→ The request: Your task is to quote the listing below exactly, beginning with its first line and ending on the line bearing "return place +".

─── Given data

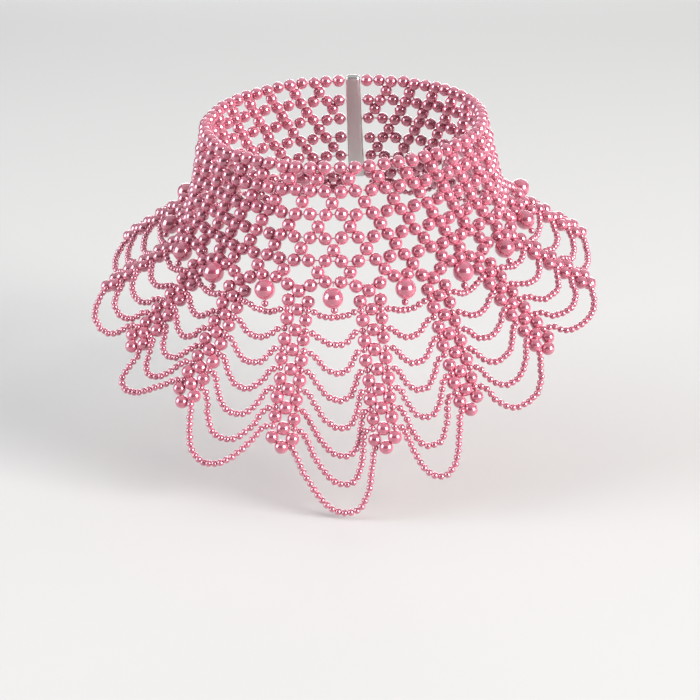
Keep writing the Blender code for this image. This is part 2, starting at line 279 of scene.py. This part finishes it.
def axes(place, depth):
    """Return the unit vectors along the row, down the surface and out of it."""
    along = (surface(place + PLACE_NUDGE, depth) - surface(place - PLACE_NUDGE, depth)).normalized()
    down = (surface(place, depth + DEPTH_NUDGE) - surface(place, depth - DEPTH_NUDGE)).normalized()
    out = down.cross(along).normalized()
    return along, along.cross(out), out


def raised(place, depth, lift):
    """Return a point at a height above the surface."""
    return surface(place, depth) + axes(place, depth)[2] * lift


def bead_width(place, depth):
    """Return the length that one bead's place takes along the row."""
    return (surface(place + 0.5, depth) - surface(place - 0.5, depth)).length


def last_row_depth(place):
    """Return the depth of the last row, which arches over each pearl."""
    return NET_DEPTH - LAST_ROW_ARCH * math.cos(2.0 * math.pi * place / BEADS_PER_PEARL)


LADDER_TOP = last_row_depth(BEADS_PER_PEARL / 2) + SOLID_BEAD / 2 + CLEARANCE


def rungs_of(place):
    """Return how many rungs a ladder has: one less for each ladder away from the front."""
    return FRONT_RUNGS - (abs(place) - BEADS_PER_PEARL // 2) // BEADS_PER_PEARL


def ladder_place(ladder, depth):
    """Return the place of a ladder's centre at a depth, with its lean."""
    place, lean = ladder
    return place + lean * max(depth - LADDER_TOP, 0.0) / LADDER_LENGTH


def single_bead_depth(rung):
    """Return the depth of the single bead under a rung; 0 is the bead that hangs on the net."""
    return LADDER_TOP - SOLID_BEAD / 4 + rung * RUNG_DROP


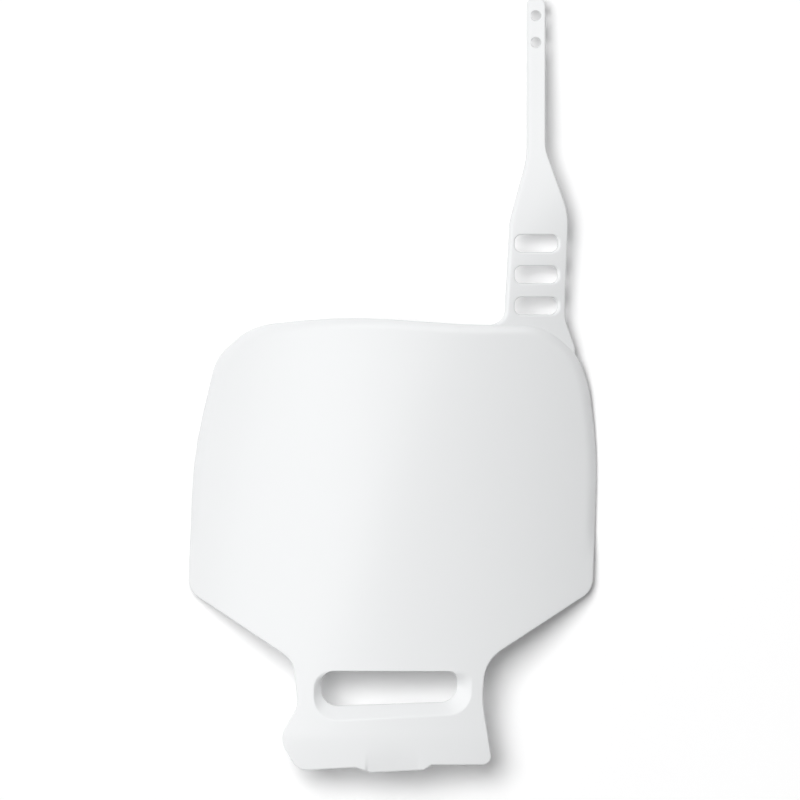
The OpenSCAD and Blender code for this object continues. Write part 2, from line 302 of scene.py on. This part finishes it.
# The window lies in a pressed dish: one band of rings runs down the slope, round the rim and
# back up behind. Each ring is set by its distance from the dish's edge towards the rim.
window = {
    "x": -1.5, "drop": 6, "width": 78.6, "height": 19,
    "dishLeft": 4.4, "dishRight": 8.6, "dishLow": 8.4, "dishDepth": 5, "dishRun": 9,
    "skirt": 0.8, "backStretch": 1.06, "arcSteps": 12, "sideSteps": 16,
    "rimFront": [(0.55, 0.0), (0.3, 0.04), (0.14, 0.14), (0.04, 0.3), (0, 0.55)],
    "rimBack": [(0, 0.4), (0.05, 0.18), (0.16, 0.05), (0.4, 0)],
}
windowY = tab["waistY"] - window["drop"]
lowY = windowY - window["height"]
holeLeft, holeRight = window["x"] - window["width"] / 2, window["x"] + window["width"] / 2
windowRim = [
    (holeLeft, windowY, 7), (holeRight, windowY, 5), (holeRight - 1.4, lowY + 1.5, 10),
    (holeLeft, lowY - 1.2, 11.5),
]
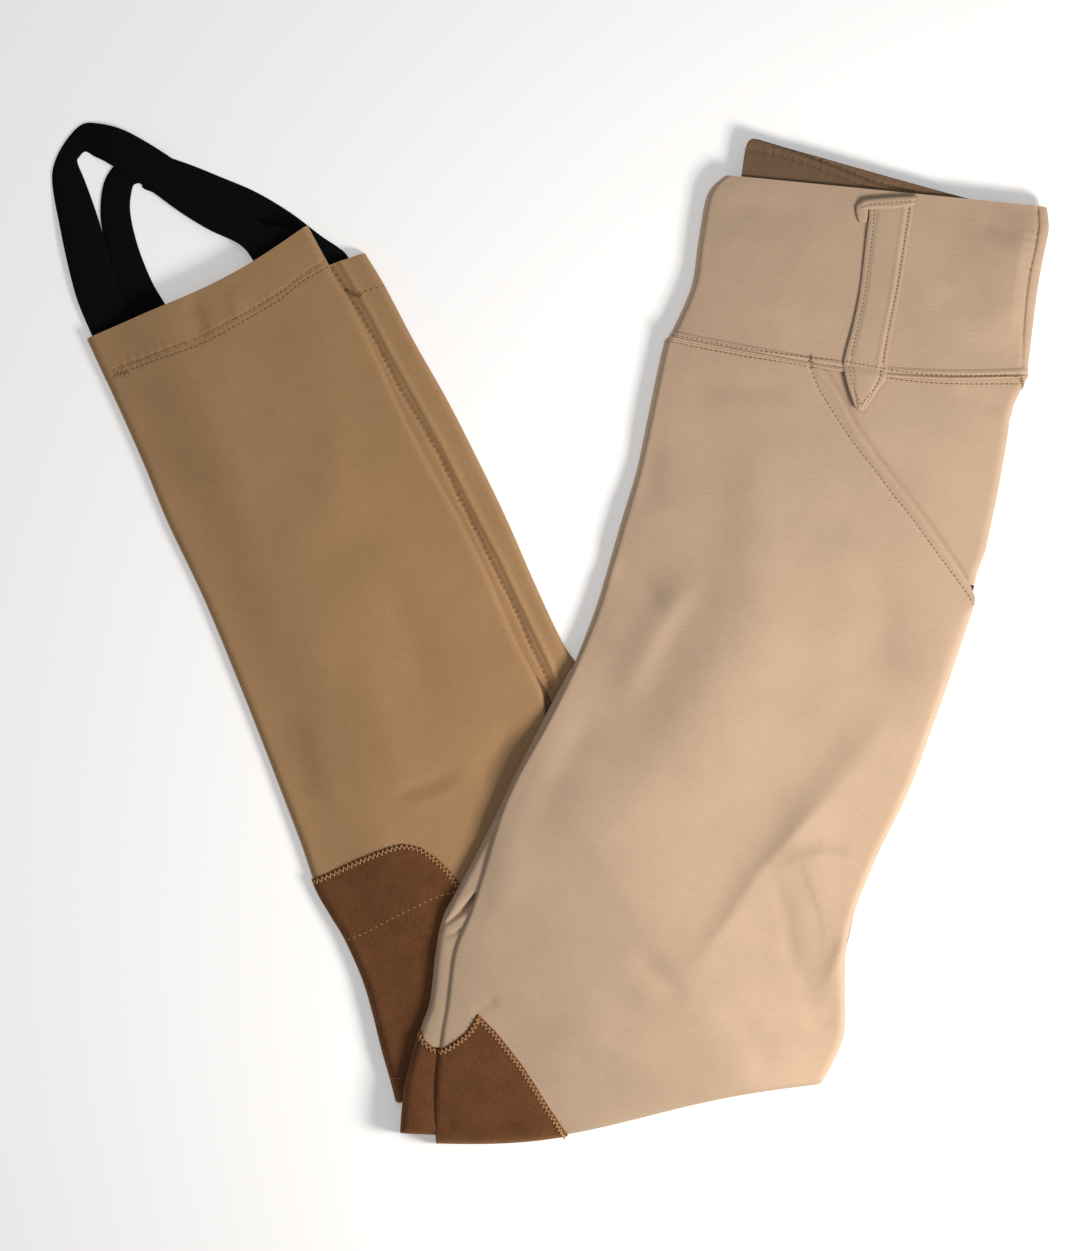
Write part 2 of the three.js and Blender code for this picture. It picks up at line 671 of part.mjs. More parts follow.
core = core.add(solidOf(filling(underFill, {
  from: FIRST_STEP, to: UNDER.length, columns: 3, deep,
})));
const tucked = ['pocket_facing_left', 'thigh_edge_right', 'knee_patch_right_thigh', 'calf_panel_right', 'calf_panel_left',
  'hem_left'];
for (const name of tucked) {
  const [layer, size] = parts[name];
  core = core.subtract(solidOf(wall(layer, { ...size, clear: GAP + 0.1 })));
}
const strapRoom = (rows) => ribbon(rows.map(([x1, y1, x2, y2, z]) => {
  const long = Math.hypot(x2 - x1, y2 - y1);
  const ex = (x2 - x1) / long;
  const ey = (y2 - y1) / long;
  return [x1 - ex, y1 - ey, x2 + ex, y2 + ey, z];
}), WEB + 2 * GAP);
for (const rows of [STRAP_RIGHT, STRAP_LEFT]) {
  core = core.subtract(solidOf(strapRoom(rows).translate(0, 0, -GAP)));
}
core = core.subtract(solidOf(wall(calfPatchLayer, { ...calfPatchSize, clear: GAP })));
const bodies = core.decompose().sort((a, b) => b.volume() - a.volume());
add('folded_layers', geometryOf(bodies[0]), 'lining');

export default group;
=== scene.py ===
import math

import bmesh
import bpy
import numpy as np
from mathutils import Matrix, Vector, noise
from mathutils.bvhtree import BVHTree


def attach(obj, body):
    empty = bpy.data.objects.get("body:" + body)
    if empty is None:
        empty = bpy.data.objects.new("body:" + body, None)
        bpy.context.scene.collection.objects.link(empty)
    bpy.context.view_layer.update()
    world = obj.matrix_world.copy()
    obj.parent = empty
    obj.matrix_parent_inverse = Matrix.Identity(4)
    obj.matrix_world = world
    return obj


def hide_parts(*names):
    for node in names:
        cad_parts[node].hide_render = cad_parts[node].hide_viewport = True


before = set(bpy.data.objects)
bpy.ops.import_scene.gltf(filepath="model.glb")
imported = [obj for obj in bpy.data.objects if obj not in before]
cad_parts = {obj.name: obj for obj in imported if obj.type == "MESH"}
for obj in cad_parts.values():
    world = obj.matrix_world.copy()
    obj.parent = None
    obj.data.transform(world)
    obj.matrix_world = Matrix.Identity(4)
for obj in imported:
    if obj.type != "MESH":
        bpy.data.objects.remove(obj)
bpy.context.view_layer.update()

print("frame loaded")

# Sizes in millimetres. The outlines are those of the solids, while the far leg lies closer
# and the folds are stronger here. Tables are in half-millimetre squares of the laying grid,
# counted right and down, and gridMiddle is the garment's middle on it.
squareMm = 0.5
gridMiddle = (549.5, 633.3)
waistStack = 10.0
kneeRise = 8.0
calfStack = 9.5
lowerCalf = 4.7
farStep = 3.0
kneeRoll = 10.0


def mmX(x):
    return (np.asarray(x, float) - gridMiddle[0]) * squareMm


def mmY(y):
    return (gridMiddle[1] - np.asarray(y, float)) * squareMm


def ease(low, high, v):
    t = np.clip((v - low) / (high - low), 0, 1)
    return t * t * (3 - 2 * t)


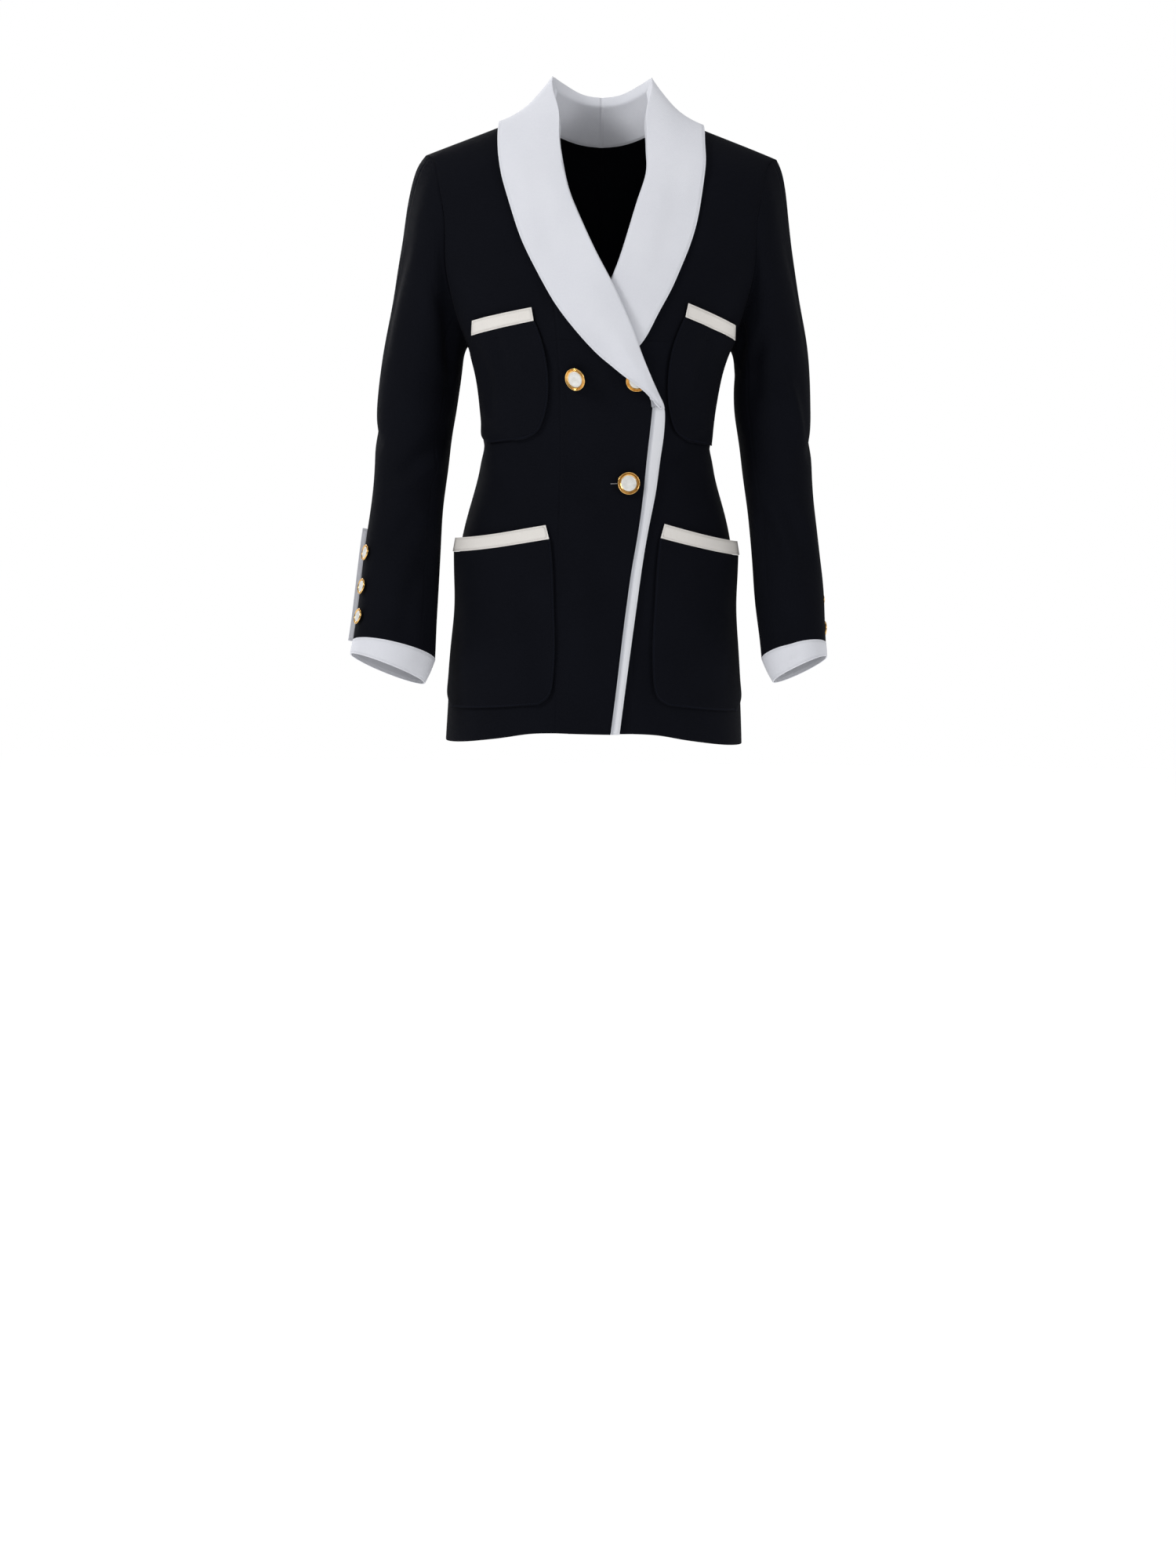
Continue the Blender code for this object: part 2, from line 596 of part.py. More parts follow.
def between(grid, row, q):
    """A point of a ring grid at a fractional row and a fractional place round it."""
    i, j = int(row), math.floor(q)
    low = [mix(a, b, q - j) for a, b in zip(grid[i][j % RING], grid[i][(j + 1) % RING])]
    high = [mix(a, b, q - j) for a, b in zip(grid[i + 1][j % RING], grid[i + 1][(j + 1) % RING])]
    return tuple(mix(a, b, row - i) for a, b in zip(low, high))


def button(name, centre, axis, radius):
    """A ring with a shank behind and a plain domed centre in front, both turned round the axis."""
    axis = unit(axis)
    side_way = unit(cross(axis, (0, 0, 1)))
    up_way = cross(side_way, axis)
    segments = 20 if radius > 10 else 16
    seat = radius * 0.70
    rim = ((0, 0.4), (radius * 0.3, 0.4), (radius * 0.34, 1.4), (radius * 0.93, 1.6), (radius, 2.6),
           (radius * 0.93, 4.2), (radius * 0.8, 4.3), (seat, 3.0), (0, 2.7))
    dome = ((0, 3.0), (seat - 0.4, 3.3), (seat - 0.7, 4.1), (radius * 0.38, 5.1), (0, 5.3))
    for part, profile, surface in (("_rim", rim, GOLD), ("_centre", dome, ENAMEL)):
        made = bmesh.new()
        lines = []
        for away, high in profile:
            points = 1 if away == 0 else segments
            line = []
            for k in range(points):
                turn = 2 * math.pi * k / segments
                spot = add(centre, axis, high)
                spot = add(add(spot, side_way, away * math.cos(turn)), up_way, away * math.sin(turn))
                line.append(made.verts.new([c * MM for c in spot]))
            lines.append(line)
        for low, high in zip(lines, lines[1:]):
            for k in range(segments):
                n = (k + 1) % segments
                if len(low) == 1:
                    made.faces.new((low[0], high[n], high[k]))
                elif len(high) == 1:
                    made.faces.new((low[k], low[n], high[0]))
                else:
                    made.faces.new((low[k], low[n], high[n], high[k]))
        bmesh.ops.recalc_face_normals(made, faces=made.faces)
        if made.calc_volume(signed=True) < 0:
            bmesh.ops.reverse_faces(made, faces=made.faces)
        new_object(name + part, made, surface)


def cuff(name, side, rings, normals):
    """A white ring that follows on from the sleeve's hem, deeper in front and at its drawn-in inner side."""
    down = [unit(add(a, b, -1)) for a, b in zip(rings[-1], rings[-2])]
    grid = []
    for drop, out, tuck in CUFF:
        line = []
        for q, (p, way) in enumerate(zip(rings[-1], down)):
            inner_share = (1 - math.cos(2 * math.pi * q / RING)) / 2
            longer = CUFF_FRONT * math.sin(2 * math.pi * q / RING)
            fall = drop * (mix(CUFF_OUTER, CUFF_INNER, inner_share) + longer) if drop > 1 else drop
            point = add(p, way, fall)
            line.append((point[0] + side * mix(out, tuck, inner_share), point[1], point[2]))
        grid.append(line)
    facing = [normals[-1]] * len(grid)
    shell(name, moved(grid, facing, CUFF_STAND), moved(grid, facing, -WALL - CUFF_STAND), WHITE, around=True)


def left_turn(row):
    return read(LEFT_TURN, row)


def no_turn(row):
    return 0


def vent_strip(name, rings, normals, turn):
    """The white strip that lies behind the buttoned edge and stands out past it."""
    grid = []
    for row in VENT_ROWS:
        places = [(q + turn(row), off) for q, off in VENT_PLACES]
        grid.append([add(between(rings, row, q), between(normals, row, q), off) for q, off in places])
    facing = grid_normals(grid)
    shell(name, moved(grid, facing, VENT_WALL / 2), moved(grid, facing, -VENT_WALL / 2), WHITE)


for side, word in ((RIGHT, "right"), (LEFT, "left")):
    rings = sleeve_rings(side)
    normals = grid_normals(rings, around=True)
    rim = []
    for q in range(RING):
        face = FRONT if q <= RING // 2 else BACK
        out, z = armhole_point(abs(RING // 2 - q), face)
        rim.append(body_normal(side * out, z, face))
    middle = [sum(p[axis] for p in rings[8]) / RING for axis in range(3)]
    if sum((p - m) * n for p, m, n in zip(rings[8][0], middle, normals[8][0])) < 0:
        normals = [[tuple(-c for c in n) for n in line] for line in normals]
    normals[0] = rim
    sleeve_piece("sleeve_top_" + word, rings, normals, OUTER_SEAM, INNER_SEAM, NAVY)
    sleeve_piece("sleeve_under_" + word, rings, normals, INNER_SEAM, RING + OUTER_SEAM, NAVY)
    cuff("cuff_" + word, side, rings, normals)
    turn = left_turn if side == LEFT else no_turn
    vent_strip("vent_strip_" + word, rings, normals, turn)
    for number, row in enumerate(SLEEVE_BUTTON_ROWS, 1):
        place = SLEEVE_BUTTON_PLACE + turn(row)
        spot, facing = between(rings, row, place), between(normals, row, place)
        seat = add(spot, facing, BUTTON_SEAT)
        button("sleeve_button_%s_%d" % (word, number), seat, facing, SLEEVE_BUTTON_RADIUS)

for number, (x, z) in enumerate(FRONT_BUTTONS, 1):
    spot = on_body(x, z, FRONT, over_lift(x, z) + BUTTON_SEAT)
    button("front_button_%d" % number, spot, body_normal(x, z, FRONT), FRONT_BUTTON_RADIUS)
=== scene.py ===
"""Looks for the double-breasted cotton jacket: creased and sewn cloth, buttons, studio and camera."""
import json
import math

import bmesh
import bpy
import numpy as np
from mathutils import Matrix, Vector, noise
from mathutils.bvhtree import BVHTree
from mathutils.kdtree import KDTree

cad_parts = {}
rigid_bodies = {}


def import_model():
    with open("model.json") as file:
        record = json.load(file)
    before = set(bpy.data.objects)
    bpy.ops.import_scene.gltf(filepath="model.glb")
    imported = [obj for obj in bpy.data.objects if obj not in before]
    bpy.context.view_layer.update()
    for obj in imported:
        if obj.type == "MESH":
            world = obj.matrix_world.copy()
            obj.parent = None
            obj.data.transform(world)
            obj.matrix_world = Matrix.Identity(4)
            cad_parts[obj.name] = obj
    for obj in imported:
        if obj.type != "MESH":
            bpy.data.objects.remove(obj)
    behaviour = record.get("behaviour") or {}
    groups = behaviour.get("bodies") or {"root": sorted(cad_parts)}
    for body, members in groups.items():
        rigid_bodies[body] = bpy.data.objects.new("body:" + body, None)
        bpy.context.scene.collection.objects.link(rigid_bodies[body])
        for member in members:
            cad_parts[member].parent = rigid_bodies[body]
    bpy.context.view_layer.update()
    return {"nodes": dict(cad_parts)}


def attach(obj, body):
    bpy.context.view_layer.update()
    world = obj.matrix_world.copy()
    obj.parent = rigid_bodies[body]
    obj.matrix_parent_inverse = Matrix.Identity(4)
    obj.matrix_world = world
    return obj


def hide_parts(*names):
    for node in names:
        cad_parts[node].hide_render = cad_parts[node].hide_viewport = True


for leftover in list(bpy.data.objects):
    bpy.data.objects.remove(leftover, do_unlink=True)
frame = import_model()

MM = 0.001
WELD = 0.01 * MM
CLOTH_THICKNESS = 1.1 * MM
# A wall's two skins lie within this reach, and their normals' dot product is below FACING_BACK.
SKIN_REACH = 4.2 * MM
FACING_BACK = -0.3
SHARP_BEND = math.radians(60)
CORNER = math.radians(42)
SMOOTH_BEND = math.radians(50)
SEAM_REACH = 0.16 * MM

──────

→ Final answer:
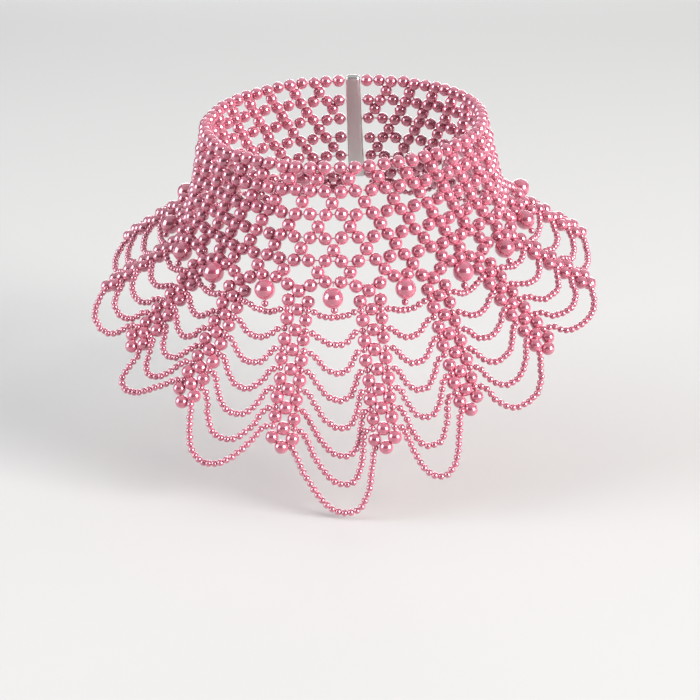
Keep writing the Blender code for this image. This is part 2, starting at line 279 of scene.py. This part finishes it.
def axes(place, depth):
    """Return the unit vectors along the row, down the surface and out of it."""
    along = (surface(place + PLACE_NUDGE, depth) - surface(place - PLACE_NUDGE, depth)).normalized()
    down = (surface(place, depth + DEPTH_NUDGE) - surface(place, depth - DEPTH_NUDGE)).normalized()
    out = down.cross(along).normalized()
    return along, along.cross(out), out


def raised(place, depth, lift):
    """Return a point at a height above the surface."""
    return surface(place, depth) + axes(place, depth)[2] * lift


def bead_width(place, depth):
    """Return the length that one bead's place takes along the row."""
    return (surface(place + 0.5, depth) - surface(place - 0.5, depth)).length


def last_row_depth(place):
    """Return the depth of the last row, which arches over each pearl."""
    return NET_DEPTH - LAST_ROW_ARCH * math.cos(2.0 * math.pi * place / BEADS_PER_PEARL)


LADDER_TOP = last_row_depth(BEADS_PER_PEARL / 2) + SOLID_BEAD / 2 + CLEARANCE


def rungs_of(place):
    """Return how many rungs a ladder has: one less for each ladder away from the front."""
    return FRONT_RUNGS - (abs(place) - BEADS_PER_PEARL // 2) // BEADS_PER_PEARL


def ladder_place(ladder, depth):
    """Return the place of a ladder's centre at a depth, with its lean."""
    place, lean = ladder
    return place + lean * max(depth - LADDER_TOP, 0.0) / LADDER_LENGTH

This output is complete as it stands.